True dat - big time.

This outlook is reflected in the way that they've begun to construct their product portfolio. They continue to take the hybrid approach to CRM due to their required satisfaction of a customer base that was largely on premise and while in transition now to the cloud in many cases, is still heavily on premise represented. But, to show you how they are thinking - and this is wisely - they have integrated their brilliant JAM collaboration product into both the CRM on premise (though JAM is cloud-based) and SAP Cloud for Customer, their cloud CRM/CEC suite. This is a wise move, because employee and customer collaboration and interaction are necessary for successful customer engagement. JAM fills a space that needs to be what they have done - interweaving it into their products regardless of delivery mechanism.

They also provide customer engagement intelligence (CEI), a marketing cloud (though that's really the result of an alliance with Adobe Marketing Cloud in its best instance), ecommerce, a sales cloud and service cloud, field service (this is arguably one of their best products and best kept secrets), and a loyalty application among others. Their partners provide other services but at the moment, their native provisions are considerably stronger than their partner applications. That's fine, but it does leave holes (see below for what to deal with).

What makes their portfolio realignment so interesting is that they are adding some depth to the portfolio, which gives it strengths that others don't necessarily have. For example, their SAP Cloud for Sales added predictive analytics so that they could develop new capabilities like deal finder, which is what it sounds like: figuring out the best deal under the circumstances (whatever those circumstances may be), an influencer map based on social presence, content, topics of interest, and other factors; and lead scoring.

This rather intelligent realignment is being done in light of a complete redesign of the user interface that they have called Fiori. In June 2014, Fiori, a genuinely attractive, easily navigable interface, became a free offering to all SAP customers - very smart, given the intense interest by customers on how easy to use an application is and a big investment by most enterprise technology vendors in user interface redesign.

This is then piggybacked on 25,000 customers using the CEC (see below) platform and applications - a significant base indeed. Combine this with a significant partner ecosystem that is immensely strong in some areas and you have a 2015 CRM Watchlist winner, who belong on this list.

But, of course, they aren't perfect - far from it - and there are things that they can do and should that will propel them to the next level - and hopefully, keep them on the Watchlist in the future.

What they can do

1. CE, not CEC - I've made this clear in the past and will be a bit more imperative now about it. Their messaging needs to shift from customer engagement and commerce back to customer engagement. That's not an easy thing, I understand. But what I'm seeing at this juncture from the companies that grew up in an ERP universe with a CRM galaxy, they are uniformly incorporating ecommerce into the mainstream of their CRM or customer engagement messaging. Does it belong there? Yes and no. It does belong there as a way that customers transact and interact. But it's a way to do that - one of several ways that customers engage with companies - and buy things. It isn't any bigger a way than sales, marketing and customer service is - and is not, as SAP is claiming, one of the pillars of first generation CRM - that would be ONLY sales, marketing and customer service.

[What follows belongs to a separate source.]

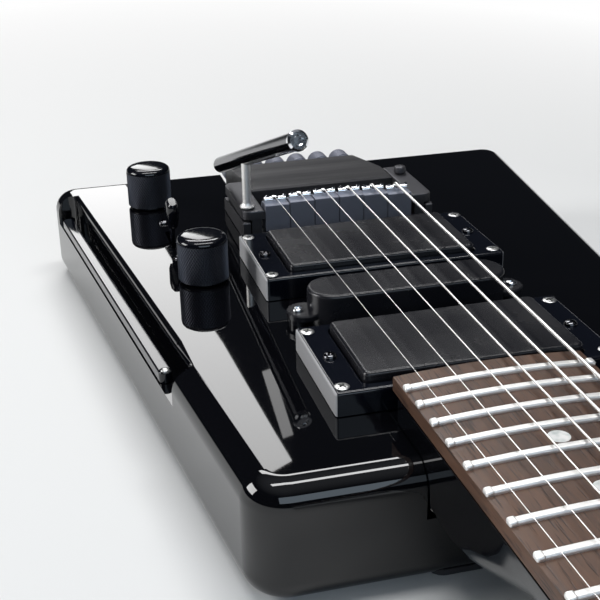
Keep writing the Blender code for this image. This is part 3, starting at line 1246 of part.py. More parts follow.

That kind of distortion is a result of elevating ecommerce to a level that it isn't on. Customer engagement is a much bigger concept than ecommerce - not in dollars, but in scope and by what it represents. Ecommerce, as well as sales, marketing and customer service, are just four of the moving parts which, when it comes to technology, and that, after all is what this is about, is only about 25% of them.

Here are the other moving parts that I've identified so far. By equating commerce and customer engagement on the same level, they reduce customer engagement to a lot less than it really is. By their insertion of ecommerce into the mythos of CRM, they could equally as well have called their thrust CES (customer engagement and sales); CEM (customer engagement and marketing) CE...you get the message. Its time for SAP to go back to what they were literally the forerunner for - the first to market. Customer Engagement without the Commerce in the messaging.

2. Tweak the ecosystem - JAM and CJM - SAP has one of the best partner networks out there, solid, thoughtful and while not complete, well distributed. Given that they've thrown their lot in with customer engagement, they could add two pieces to the ecosystem, one that they already own. First, they need to expand their very own collaboration tool, JAM's penetration and integration so that it intermeshes and stands along with the engagement ecosystem they are building. They are also missing a major piece of the ecosystem - the building of the customer journey (similar idea to Salesforce's Journey Builder tool) and the tracking of the journey and communication with those on the journey (Thunderhead.com-like). These are arguably their biggest holes. They also could do a better job with their loyalty application (which is actually competent) - tie it to advocacy, which we are starting to see with more advanced loyalty systems. Those would go a long way to improving what is already a good ecosystem.

3. Even more focus on industries - This one is funny, peculiar funny. If there is any company that understands industries, the vertical markets, it has been SAP. For years, they were the king and queens of multiple specific industries e.g. oil, gas, petrochemicals comes to mind right away. They have and, if they've managed to keep them up (I don't know if they have or haven't), the best industry process maps, bar none. They've most recently (3 years ago) added a sports vertical, a bit late, I must say. But even a bit late, they can own the analytics side of the sports market. Microsoft owns the CRM side. No one is displacing them any time soon.

However, oddly SAP hasn't been very strongly pushing their vertical strengths at the precise time when verticals like health services/wellness, sports, media, entertainment, retail, even financial services including insurance and wealth management are seeing a resurgence in interest - in engagement, precisely what they are focused on. They need to step their public efforts at least big time. They are becoming an afterthought in the public mind even if not in their penetration, which is years old and deep, but getting a bit long in the tooth. Time for a serious industry refresh at the precise time their competitors are going all in on the key verticals.

Well, that's about it for this round. The suites and their ecosystems are done, done and done. Reviews in the bag. They are great companies with long histories and great futures. Winners all. All deserved.